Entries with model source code
▬▬▬▬▬▬▬▬▬▬

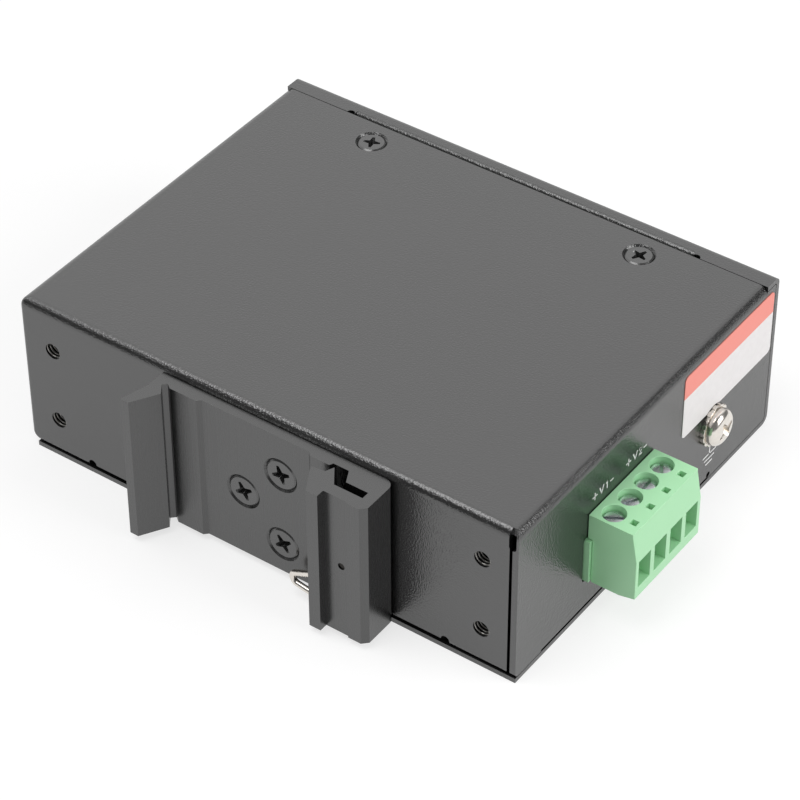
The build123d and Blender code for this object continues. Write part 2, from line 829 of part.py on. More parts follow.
# Header on the board: a box open towards +X, with the four pins through its back
with BuildPart() as terminal_header:
    block(header_back_x, header_front_x, terminal_y - header_half_width, terminal_y + header_half_width,
          board_top, header_top)
    block(header_back_x + header_back, header_front_x,
          terminal_y - header_half_width + header_side, terminal_y + header_half_width - header_side,
          board_top + header_floor, header_top - header_roof, mode=Mode.SUBTRACT)
    with BuildSketch(Plane.YZ.offset(header_back_x)):
        with Locations(*[(y, pin_z) for y in pole_ys]):
            Rectangle(pin_width + 2 * press_clearance, pin_width + 2 * press_clearance)
    extrude(amount=header_back, mode=Mode.SUBTRACT)
terminal_header.part.label = "terminal_header"
export_step(terminal_header.part, "parts/terminal_header.step")

pin_tail_x = header_back_x - pin_width
with BuildPart() as header_pins:
    for y in pole_ys:
        with BuildSketch(Plane.XZ.offset(-y)):
            with BuildLine():
                FilletPolyline(
                    (pin_tail_x, board_bottom - pin_tail_below),
                    (pin_tail_x, pin_z),
                    (header_back_x + pin_reach, pin_z),
                    radius=pin_width * pin_bend_share,
                )
            trace(line_width=pin_width)
        extrude(amount=pin_width / 2, both=True)
header_pins.part.label = "header_pins"
export_step(header_pins.part, "parts/header_pins.step")

# Plug: the part outside the wall carries the screws, the part inside slides into the header
insert_half_width = header_half_width - header_side - plug_slot_gap
body_back_x = half_length + plug_wall_gap
step_x = header_front_x + plug_wall_gap
insert_back_x = step_x - plug_insert_depth
leaf_low = pin_z - pin_width / 2 - contact_gap - contact_leaf
with BuildPart() as terminal_plug:
    with BuildSketch(Plane.XZ.offset(-terminal_y + plug_half_width)):
        with BuildLine():
            Polyline(
                (step_x, plug_bottom),
                (plug_front_x - nose_start, plug_bottom),
                (plug_front_x, plug_bottom + nose_bottom_rise),
                (plug_front_x, slope_bottom),
                (plug_front_x - slope_run, plug_top - slope_lip),
                (plug_front_x - slope_run, plug_top),
                (body_back_x, plug_top),
                (body_back_x, header_top + plug_slot_gap),
                (step_x, header_top + plug_slot_gap),
                close=True,
            )
        make_face()
    extrude(amount=-2 * plug_half_width)
    insert_bottom = board_top + header_floor + plug_slot_gap
    insert_top = header_top - header_roof - plug_slot_gap
    block(insert_back_x, step_x, terminal_y - insert_half_width, terminal_y + insert_half_width,
          insert_bottom, insert_top)
    for y in pole_ys:
        # Screw well, its shoulder hole, the chamber for the cage and the wire entry
        with Locations((well_x, y, plug_top - well_depth / 2)):
            Cylinder(well_radius, well_depth, mode=Mode.SUBTRACT)
        with Locations((well_x, y, (plug_top + chamber_top) / 2)):
            Cylinder(m3_major / 2 + clamp_hole_clearance, plug_top - chamber_top, mode=Mode.SUBTRACT)
        block(well_x - chamber_width_x / 2, well_x + chamber_width_x / 2,
              y - chamber_width_y / 2, y + chamber_width_y / 2,
              chamber_bottom, chamber_top, mode=Mode.SUBTRACT)
        block(well_x, plug_front_x, y - entry_width / 2, y + entry_width / 2,
              entry_bottom, entry_top, mode=Mode.SUBTRACT)
        with BuildSketch(Plane.XY.offset(plug_top)):
            with Locations((test_hole_x, y)):
                Rectangle(test_hole_width, test_hole_width)
        extrude(amount=entry_top - plug_top, mode=Mode.SUBTRACT)
        # Channel for the contact spring
        slot_half_width = contact_bar_width / 2 + cage_gap
        block(insert_back_x, well_x, y - slot_half_width, y + slot_half_width,
              leaf_low - cage_gap, contact_bar_top + cage_gap, mode=Mode.SUBTRACT)
terminal_plug.part.label = "terminal_plug"
export_step(terminal_plug.part, "parts/terminal_plug.step")

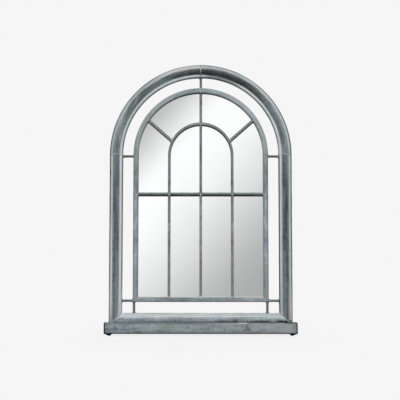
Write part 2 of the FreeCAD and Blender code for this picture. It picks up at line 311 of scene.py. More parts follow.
def draw_moulding(name, corner, inward, lift=0.0, skin_only=False):
    """The section's outer line, from the back of the outer edge to the back of the inner edge."""
    axis = FRONT.cross(inward)
    half = bead_width / 2
    bead_radius = (half ** 2 + bead_rise ** 2) / (2 * bead_rise)
    bead_centre = fillet_level + bead_rise - bead_radius
    bead_arc = bead_radius + lift
    level = fillet_level + lift
    chord = math.sqrt(bead_arc ** 2 - (level - bead_centre) ** 2)
    bead_middle = outer_round + outer_fillet + half

    def at(across, depth):
        return corner + inward * across + FRONT * depth

    if skin_only:
        piece = start_pen(name, at(outer_round, level))
    else:
        piece = start_pen(name, at(-lift, WALL_SHY))
        stroke(FRONT * (fillet_level - outer_round - WALL_SHY))
        swing(BEND_STEPS, QUARTER_TURN, axis, at(outer_round, fillet_level - outer_round))
    stroke(inward * (bead_middle - chord - outer_round))
    swing(BEAD_STEPS, 2 * math.asin(chord / bead_arc), axis, at(bead_middle, bead_centre))
    stroke(inward * (moulding_width - inner_round - bead_middle - chord))
    if not skin_only:
        swing(BEND_STEPS, QUARTER_TURN, axis, at(moulding_width - inner_round, fillet_level - inner_round))
        stroke(-FRONT * (fillet_level - inner_round - strip_back))
    select_all()
    return piece


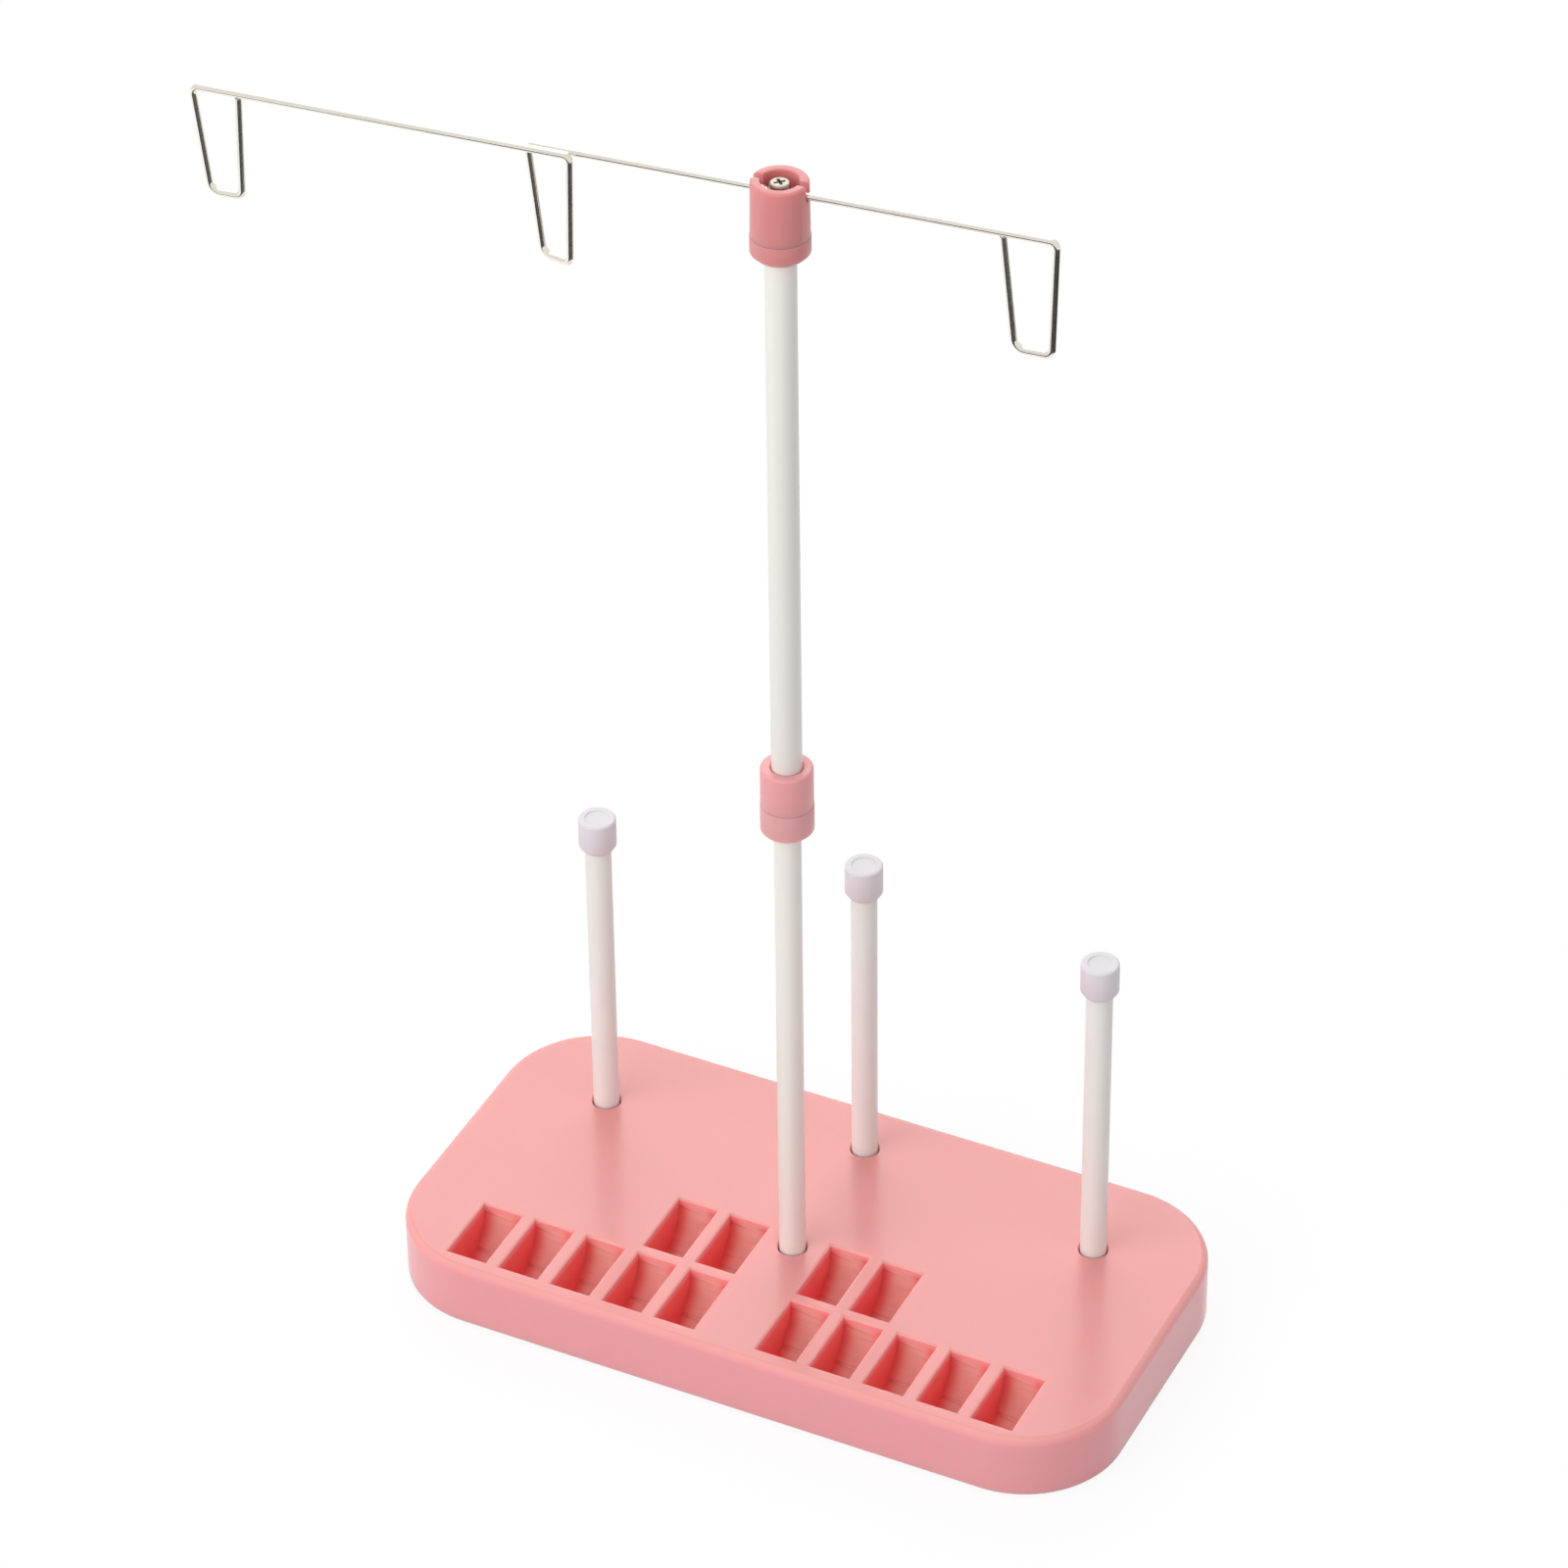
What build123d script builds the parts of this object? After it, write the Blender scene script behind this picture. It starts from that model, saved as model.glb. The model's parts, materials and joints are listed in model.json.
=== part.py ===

▬▬▬▬▬▬▬▬▬▬

## DO THIS
Write all of the records out again exactly.

## COMPLETE ANSWER
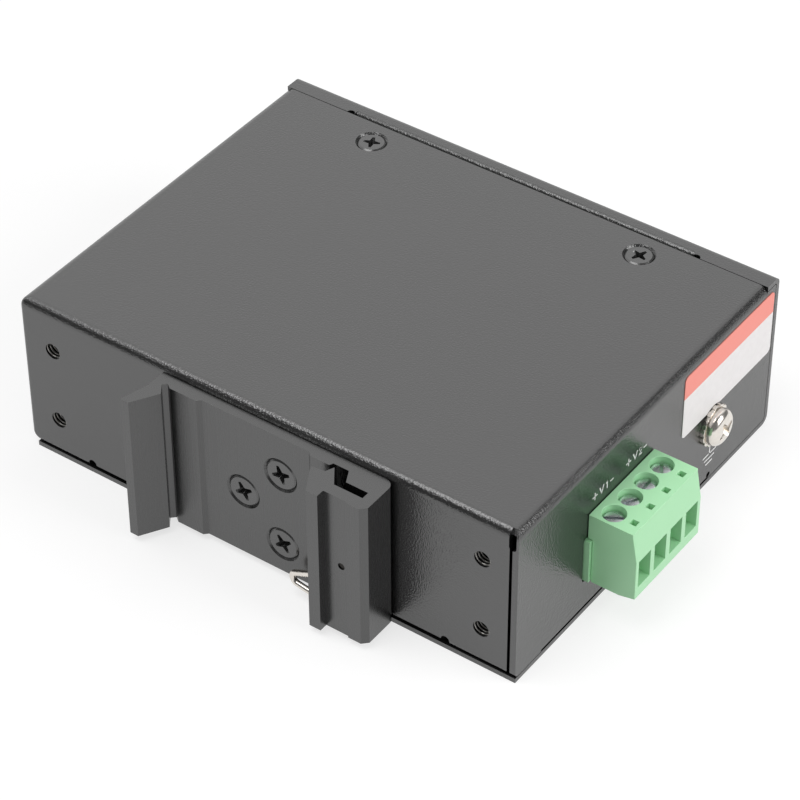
The build123d and Blender code for this object continues. Write part 2, from line 829 of part.py on. More parts follow.
# Header on the board: a box open towards +X, with the four pins through its back
with BuildPart() as terminal_header:
    block(header_back_x, header_front_x, terminal_y - header_half_width, terminal_y + header_half_width,
          board_top, header_top)
    block(header_back_x + header_back, header_front_x,
          terminal_y - header_half_width + header_side, terminal_y + header_half_width - header_side,
          board_top + header_floor, header_top - header_roof, mode=Mode.SUBTRACT)
    with BuildSketch(Plane.YZ.offset(header_back_x)):
        with Locations(*[(y, pin_z) for y in pole_ys]):
            Rectangle(pin_width + 2 * press_clearance, pin_width + 2 * press_clearance)
    extrude(amount=header_back, mode=Mode.SUBTRACT)
terminal_header.part.label = "terminal_header"
export_step(terminal_header.part, "parts/terminal_header.step")

pin_tail_x = header_back_x - pin_width
with BuildPart() as header_pins:
    for y in pole_ys:
        with BuildSketch(Plane.XZ.offset(-y)):
            with BuildLine():
                FilletPolyline(
                    (pin_tail_x, board_bottom - pin_tail_below),
                    (pin_tail_x, pin_z),
                    (header_back_x + pin_reach, pin_z),
                    radius=pin_width * pin_bend_share,
                )
            trace(line_width=pin_width)
        extrude(amount=pin_width / 2, both=True)
header_pins.part.label = "header_pins"
export_step(header_pins.part, "parts/header_pins.step")

# Plug: the part outside the wall carries the screws, the part inside slides into the header
insert_half_width = header_half_width - header_side - plug_slot_gap
body_back_x = half_length + plug_wall_gap
step_x = header_front_x + plug_wall_gap
insert_back_x = step_x - plug_insert_depth
leaf_low = pin_z - pin_width / 2 - contact_gap - contact_leaf
with BuildPart() as terminal_plug:
    with BuildSketch(Plane.XZ.offset(-terminal_y + plug_half_width)):
        with BuildLine():
            Polyline(
                (step_x, plug_bottom),
                (plug_front_x - nose_start, plug_bottom),
                (plug_front_x, plug_bottom + nose_bottom_rise),
                (plug_front_x, slope_bottom),
                (plug_front_x - slope_run, plug_top - slope_lip),
                (plug_front_x - slope_run, plug_top),
                (body_back_x, plug_top),
                (body_back_x, header_top + plug_slot_gap),
                (step_x, header_top + plug_slot_gap),
                close=True,
            )
        make_face()
    extrude(amount=-2 * plug_half_width)
    insert_bottom = board_top + header_floor + plug_slot_gap
    insert_top = header_top - header_roof - plug_slot_gap
    block(insert_back_x, step_x, terminal_y - insert_half_width, terminal_y + insert_half_width,
          insert_bottom, insert_top)
    for y in pole_ys:
        # Screw well, its shoulder hole, the chamber for the cage and the wire entry
        with Locations((well_x, y, plug_top - well_depth / 2)):
            Cylinder(well_radius, well_depth, mode=Mode.SUBTRACT)
        with Locations((well_x, y, (plug_top + chamber_top) / 2)):
            Cylinder(m3_major / 2 + clamp_hole_clearance, plug_top - chamber_top, mode=Mode.SUBTRACT)
        block(well_x - chamber_width_x / 2, well_x + chamber_width_x / 2,
              y - chamber_width_y / 2, y + chamber_width_y / 2,
              chamber_bottom, chamber_top, mode=Mode.SUBTRACT)
        block(well_x, plug_front_x, y - entry_width / 2, y + entry_width / 2,
              entry_bottom, entry_top, mode=Mode.SUBTRACT)
        with BuildSketch(Plane.XY.offset(plug_top)):
            with Locations((test_hole_x, y)):
                Rectangle(test_hole_width, test_hole_width)
        extrude(amount=entry_top - plug_top, mode=Mode.SUBTRACT)
        # Channel for the contact spring
        slot_half_width = contact_bar_width / 2 + cage_gap
        block(insert_back_x, well_x, y - slot_half_width, y + slot_half_width,
              leaf_low - cage_gap, contact_bar_top + cage_gap, mode=Mode.SUBTRACT)
terminal_plug.part.label = "terminal_plug"
export_step(terminal_plug.part, "parts/terminal_plug.step")

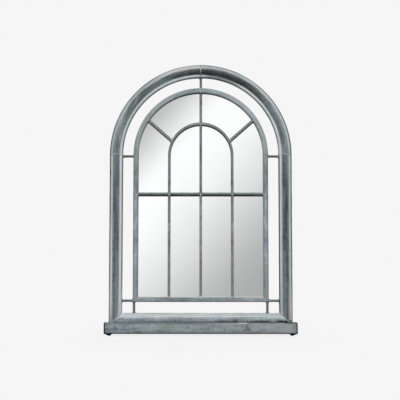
Write part 2 of the FreeCAD and Blender code for this picture. It picks up at line 311 of scene.py. More parts follow.
def draw_moulding(name, corner, inward, lift=0.0, skin_only=False):
    """The section's outer line, from the back of the outer edge to the back of the inner edge."""
    axis = FRONT.cross(inward)
    half = bead_width / 2
    bead_radius = (half ** 2 + bead_rise ** 2) / (2 * bead_rise)
    bead_centre = fillet_level + bead_rise - bead_radius
    bead_arc = bead_radius + lift
    level = fillet_level + lift
    chord = math.sqrt(bead_arc ** 2 - (level - bead_centre) ** 2)
    bead_middle = outer_round + outer_fillet + half

    def at(across, depth):
        return corner + inward * across + FRONT * depth

    if skin_only:
        piece = start_pen(name, at(outer_round, level))
    else:
        piece = start_pen(name, at(-lift, WALL_SHY))
        stroke(FRONT * (fillet_level - outer_round - WALL_SHY))
        swing(BEND_STEPS, QUARTER_TURN, axis, at(outer_round, fillet_level - outer_round))
    stroke(inward * (bead_middle - chord - outer_round))
    swing(BEAD_STEPS, 2 * math.asin(chord / bead_arc), axis, at(bead_middle, bead_centre))
    stroke(inward * (moulding_width - inner_round - bead_middle - chord))
    if not skin_only:
        swing(BEND_STEPS, QUARTER_TURN, axis, at(moulding_width - inner_round, fillet_level - inner_round))
        stroke(-FRONT * (fillet_level - inner_round - strip_back))
    select_all()
    return piece


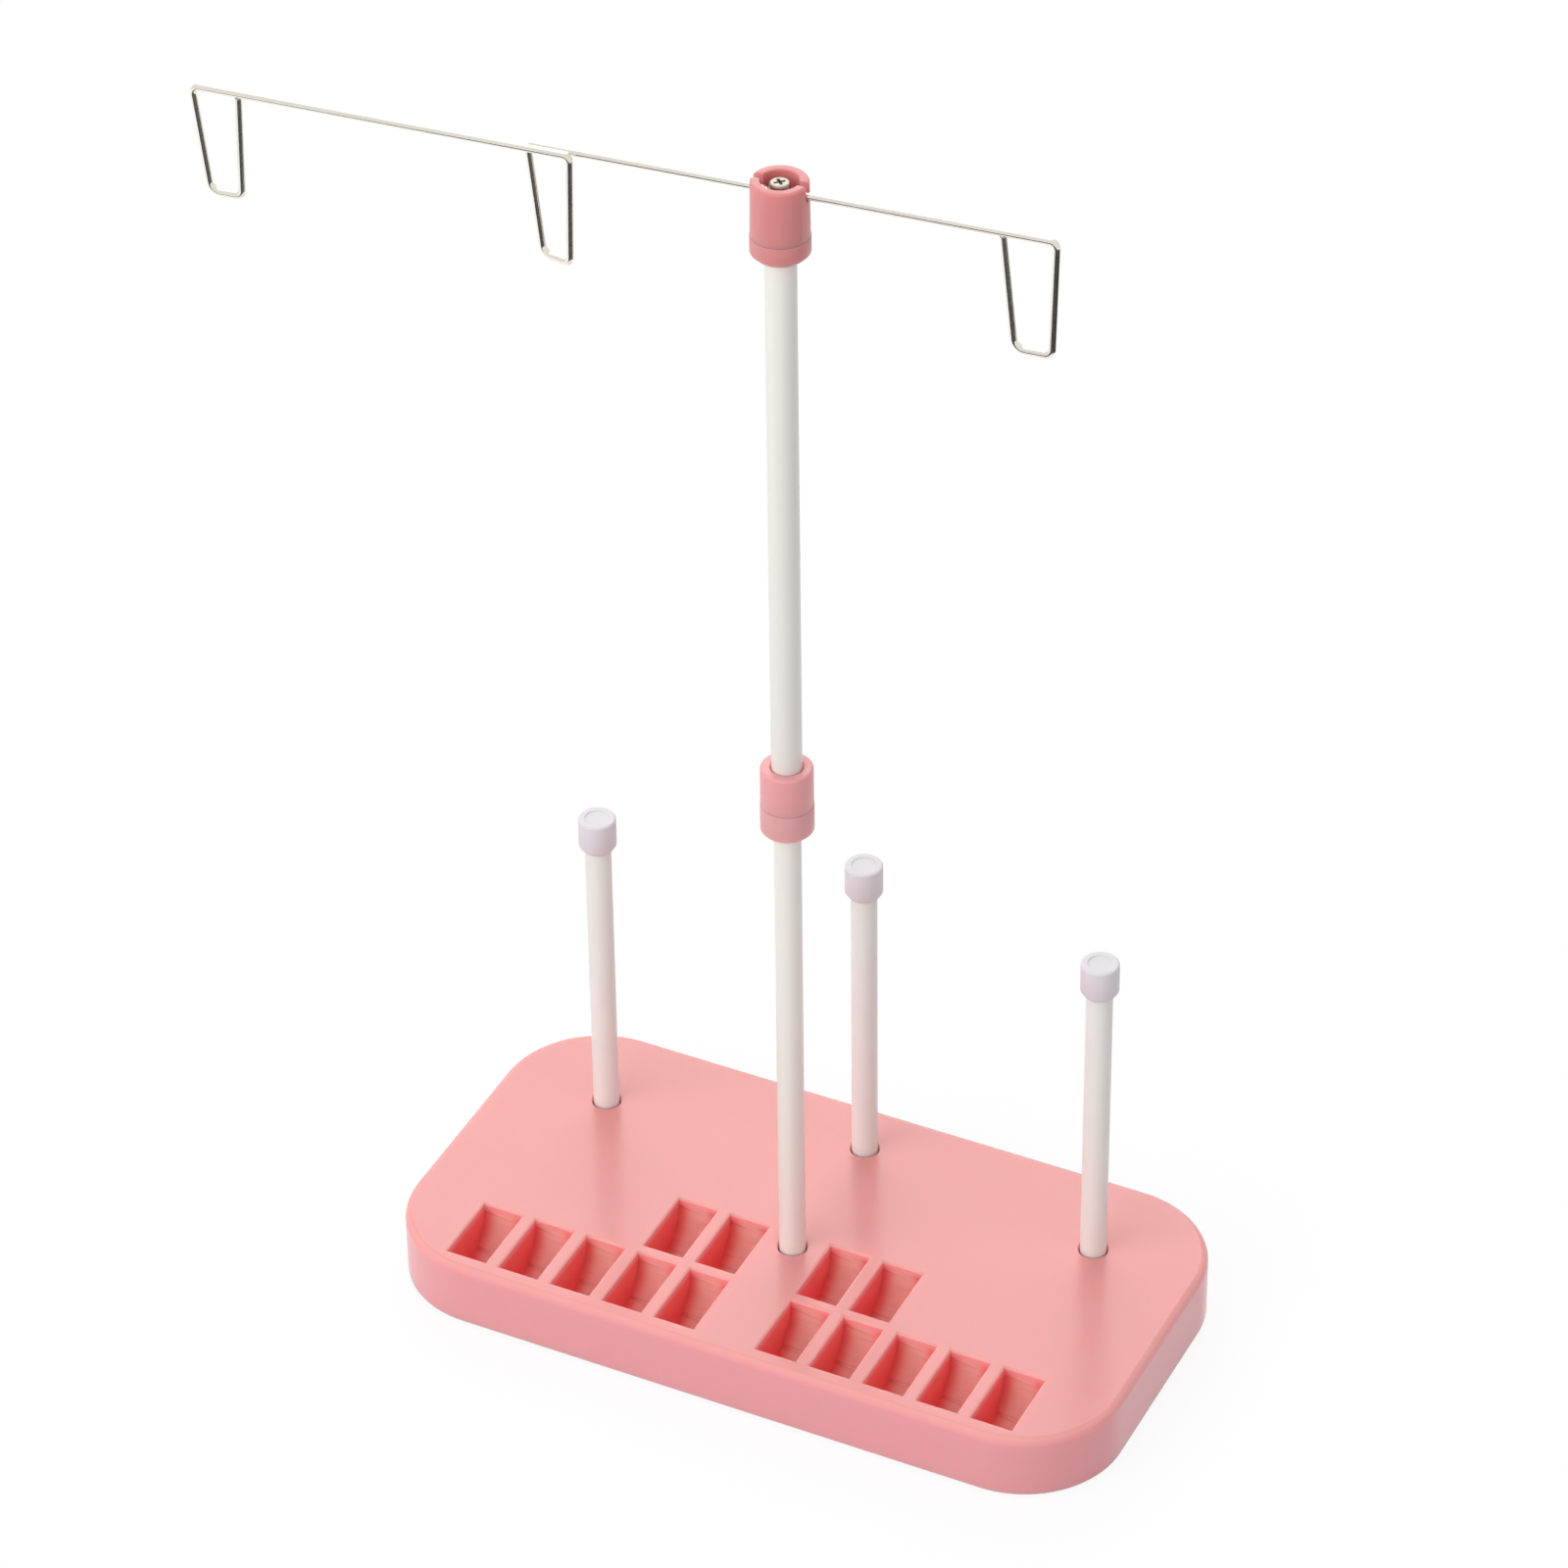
What build123d script builds the parts of this object? After it, write the Blender scene script behind this picture. It starts from that model, saved as model.glb. The model's parts, materials and joints are listed in model.json.
=== part.py ===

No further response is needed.